### BRIEF:
Reproduce exactly the section that begins at the line containing "Write part 5" and ends at the line containing "is the back.", both lines included; omit all other lines.

** START RECORDS SUPPLIED **

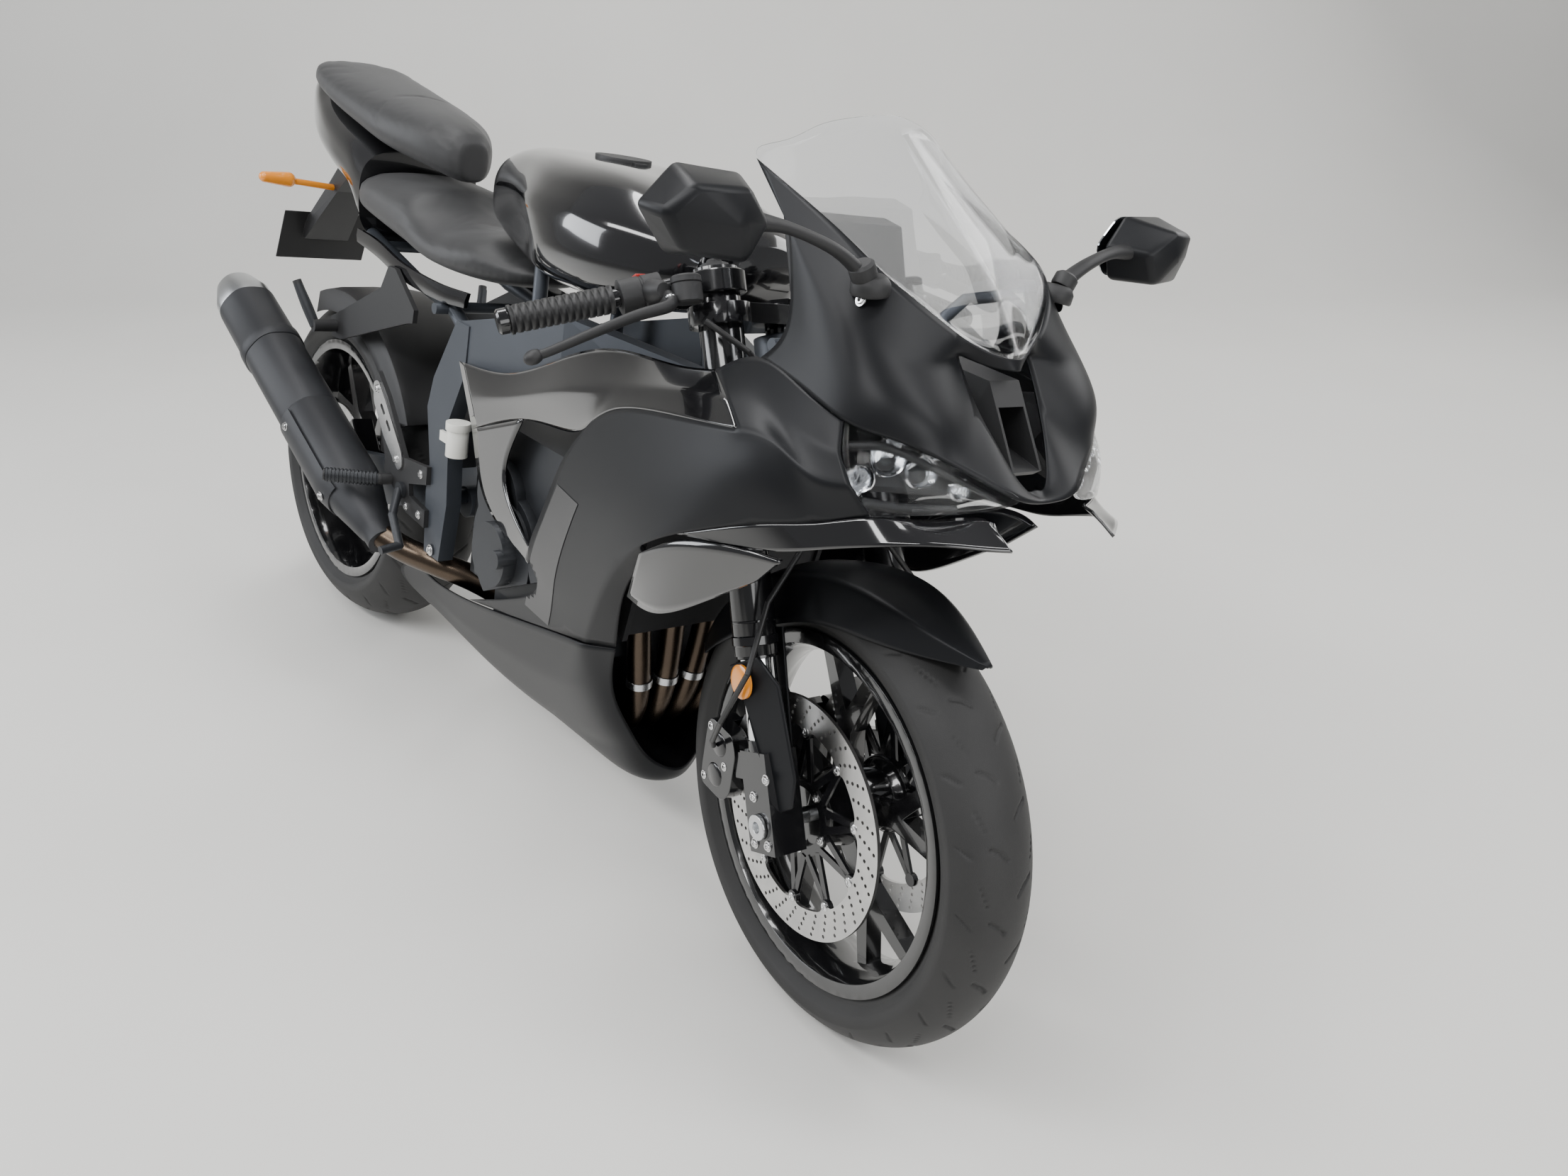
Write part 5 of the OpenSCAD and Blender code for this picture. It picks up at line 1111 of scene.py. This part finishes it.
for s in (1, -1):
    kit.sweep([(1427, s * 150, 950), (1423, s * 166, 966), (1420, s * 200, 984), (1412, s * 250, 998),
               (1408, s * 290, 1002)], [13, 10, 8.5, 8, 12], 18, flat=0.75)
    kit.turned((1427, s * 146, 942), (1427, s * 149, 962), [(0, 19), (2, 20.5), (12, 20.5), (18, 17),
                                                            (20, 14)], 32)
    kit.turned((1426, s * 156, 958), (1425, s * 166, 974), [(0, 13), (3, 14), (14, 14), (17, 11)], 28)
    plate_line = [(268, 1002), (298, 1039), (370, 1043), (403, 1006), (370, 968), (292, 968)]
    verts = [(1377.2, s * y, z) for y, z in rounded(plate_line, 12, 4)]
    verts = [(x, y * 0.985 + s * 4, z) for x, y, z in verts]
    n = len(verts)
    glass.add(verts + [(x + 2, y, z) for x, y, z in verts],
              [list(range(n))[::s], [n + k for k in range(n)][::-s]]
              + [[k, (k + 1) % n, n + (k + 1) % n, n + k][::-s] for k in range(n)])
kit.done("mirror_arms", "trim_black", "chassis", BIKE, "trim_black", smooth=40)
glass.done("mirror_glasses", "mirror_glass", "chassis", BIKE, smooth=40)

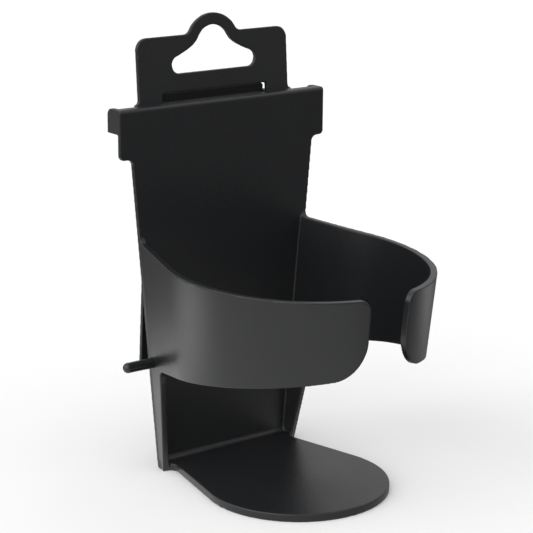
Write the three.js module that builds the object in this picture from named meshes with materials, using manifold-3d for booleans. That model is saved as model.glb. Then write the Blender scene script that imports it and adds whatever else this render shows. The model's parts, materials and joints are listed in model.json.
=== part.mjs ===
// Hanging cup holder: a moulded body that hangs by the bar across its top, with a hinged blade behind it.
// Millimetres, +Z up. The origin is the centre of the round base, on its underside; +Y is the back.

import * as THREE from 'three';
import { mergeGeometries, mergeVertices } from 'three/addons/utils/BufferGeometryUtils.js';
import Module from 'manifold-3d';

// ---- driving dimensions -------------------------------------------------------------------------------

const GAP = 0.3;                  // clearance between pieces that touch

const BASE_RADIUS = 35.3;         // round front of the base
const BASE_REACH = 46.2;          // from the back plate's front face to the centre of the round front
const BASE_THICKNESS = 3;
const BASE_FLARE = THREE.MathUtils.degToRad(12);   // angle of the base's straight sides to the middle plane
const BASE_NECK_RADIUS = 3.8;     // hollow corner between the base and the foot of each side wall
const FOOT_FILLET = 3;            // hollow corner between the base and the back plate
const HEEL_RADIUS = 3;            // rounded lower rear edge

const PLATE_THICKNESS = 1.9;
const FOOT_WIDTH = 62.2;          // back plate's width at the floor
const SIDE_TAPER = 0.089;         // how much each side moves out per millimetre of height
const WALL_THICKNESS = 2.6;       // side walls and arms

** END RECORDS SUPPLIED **
** START RECORDS SUPPLIED **

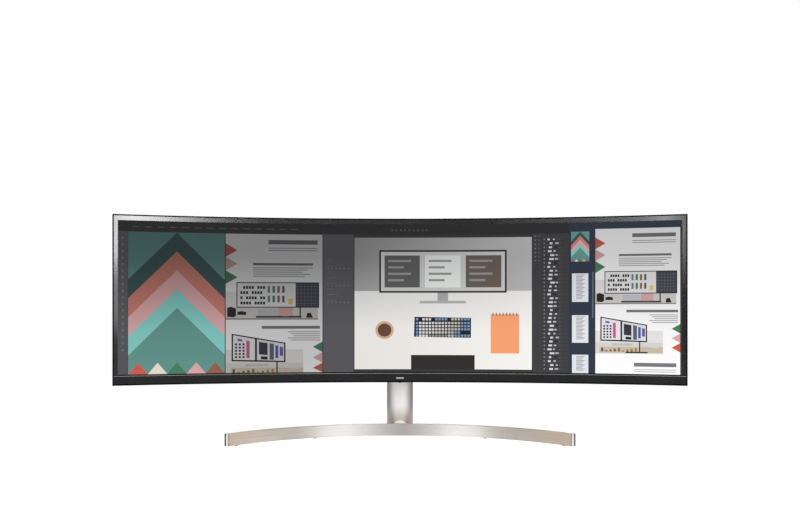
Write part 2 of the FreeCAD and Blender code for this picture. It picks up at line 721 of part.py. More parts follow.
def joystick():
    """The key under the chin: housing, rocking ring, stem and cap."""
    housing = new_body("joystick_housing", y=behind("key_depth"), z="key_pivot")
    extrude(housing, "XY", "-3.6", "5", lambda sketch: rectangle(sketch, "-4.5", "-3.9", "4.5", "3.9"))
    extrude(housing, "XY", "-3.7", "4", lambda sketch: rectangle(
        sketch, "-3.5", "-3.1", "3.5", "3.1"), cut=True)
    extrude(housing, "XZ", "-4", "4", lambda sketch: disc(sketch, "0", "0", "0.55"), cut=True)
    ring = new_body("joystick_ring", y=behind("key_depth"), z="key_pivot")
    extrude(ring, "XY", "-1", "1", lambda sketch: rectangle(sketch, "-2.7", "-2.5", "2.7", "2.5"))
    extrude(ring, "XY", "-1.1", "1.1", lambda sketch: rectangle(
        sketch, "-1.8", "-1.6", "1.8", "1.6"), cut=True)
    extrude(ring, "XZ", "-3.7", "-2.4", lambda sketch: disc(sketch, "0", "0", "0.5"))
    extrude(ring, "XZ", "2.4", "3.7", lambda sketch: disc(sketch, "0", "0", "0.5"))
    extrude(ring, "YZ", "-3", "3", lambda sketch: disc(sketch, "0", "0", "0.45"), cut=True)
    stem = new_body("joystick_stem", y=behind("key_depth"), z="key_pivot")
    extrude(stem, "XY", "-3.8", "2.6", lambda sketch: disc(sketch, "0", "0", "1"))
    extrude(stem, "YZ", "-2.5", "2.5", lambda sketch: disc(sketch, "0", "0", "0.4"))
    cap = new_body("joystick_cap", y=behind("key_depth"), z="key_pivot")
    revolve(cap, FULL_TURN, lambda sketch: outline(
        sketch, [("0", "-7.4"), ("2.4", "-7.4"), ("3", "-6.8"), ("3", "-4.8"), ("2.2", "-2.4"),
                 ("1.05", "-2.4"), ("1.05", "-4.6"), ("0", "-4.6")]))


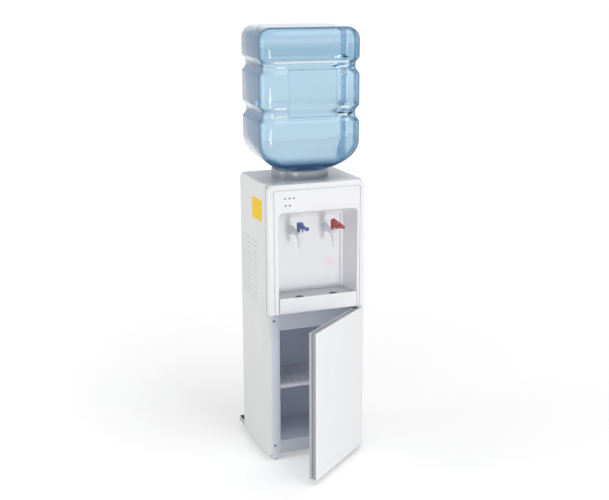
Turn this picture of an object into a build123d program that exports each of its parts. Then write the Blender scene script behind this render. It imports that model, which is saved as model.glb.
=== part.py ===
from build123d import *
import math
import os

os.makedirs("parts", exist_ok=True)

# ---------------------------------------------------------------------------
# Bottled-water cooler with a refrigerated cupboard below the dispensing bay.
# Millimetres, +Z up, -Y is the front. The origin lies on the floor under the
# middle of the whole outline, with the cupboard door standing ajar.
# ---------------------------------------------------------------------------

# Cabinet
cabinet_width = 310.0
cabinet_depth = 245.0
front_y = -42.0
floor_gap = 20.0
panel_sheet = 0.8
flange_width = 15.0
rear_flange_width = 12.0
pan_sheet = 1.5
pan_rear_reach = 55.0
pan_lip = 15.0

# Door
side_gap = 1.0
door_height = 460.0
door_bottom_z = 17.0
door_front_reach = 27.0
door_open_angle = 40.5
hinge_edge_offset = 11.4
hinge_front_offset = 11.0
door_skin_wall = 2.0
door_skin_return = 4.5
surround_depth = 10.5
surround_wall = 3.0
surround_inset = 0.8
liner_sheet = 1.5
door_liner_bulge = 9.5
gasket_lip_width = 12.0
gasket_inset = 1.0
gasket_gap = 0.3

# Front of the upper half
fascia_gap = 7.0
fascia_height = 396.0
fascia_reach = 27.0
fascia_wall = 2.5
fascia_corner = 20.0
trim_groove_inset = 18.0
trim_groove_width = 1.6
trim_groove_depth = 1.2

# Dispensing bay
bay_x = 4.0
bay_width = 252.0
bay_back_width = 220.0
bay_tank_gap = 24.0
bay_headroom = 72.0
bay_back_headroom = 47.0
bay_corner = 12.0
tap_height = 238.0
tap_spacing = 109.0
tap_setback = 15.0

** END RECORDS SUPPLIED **

### TASK SOLUTION:
Write part 5 of the OpenSCAD and Blender code for this picture. It picks up at line 1111 of scene.py. This part finishes it.
for s in (1, -1):
    kit.sweep([(1427, s * 150, 950), (1423, s * 166, 966), (1420, s * 200, 984), (1412, s * 250, 998),
               (1408, s * 290, 1002)], [13, 10, 8.5, 8, 12], 18, flat=0.75)
    kit.turned((1427, s * 146, 942), (1427, s * 149, 962), [(0, 19), (2, 20.5), (12, 20.5), (18, 17),
                                                            (20, 14)], 32)
    kit.turned((1426, s * 156, 958), (1425, s * 166, 974), [(0, 13), (3, 14), (14, 14), (17, 11)], 28)
    plate_line = [(268, 1002), (298, 1039), (370, 1043), (403, 1006), (370, 968), (292, 968)]
    verts = [(1377.2, s * y, z) for y, z in rounded(plate_line, 12, 4)]
    verts = [(x, y * 0.985 + s * 4, z) for x, y, z in verts]
    n = len(verts)
    glass.add(verts + [(x + 2, y, z) for x, y, z in verts],
              [list(range(n))[::s], [n + k for k in range(n)][::-s]]
              + [[k, (k + 1) % n, n + (k + 1) % n, n + k][::-s] for k in range(n)])
kit.done("mirror_arms", "trim_black", "chassis", BIKE, "trim_black", smooth=40)
glass.done("mirror_glasses", "mirror_glass", "chassis", BIKE, smooth=40)

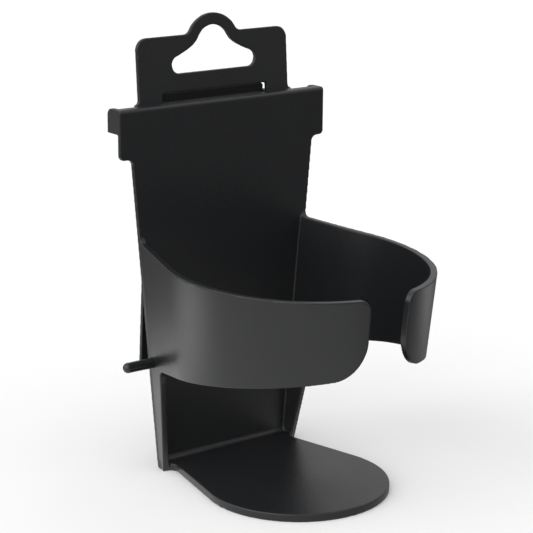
Write the three.js module that builds the object in this picture from named meshes with materials, using manifold-3d for booleans. That model is saved as model.glb. Then write the Blender scene script that imports it and adds whatever else this render shows. The model's parts, materials and joints are listed in model.json.
=== part.mjs ===
// Hanging cup holder: a moulded body that hangs by the bar across its top, with a hinged blade behind it.
// Millimetres, +Z up. The origin is the centre of the round base, on its underside; +Y is the back.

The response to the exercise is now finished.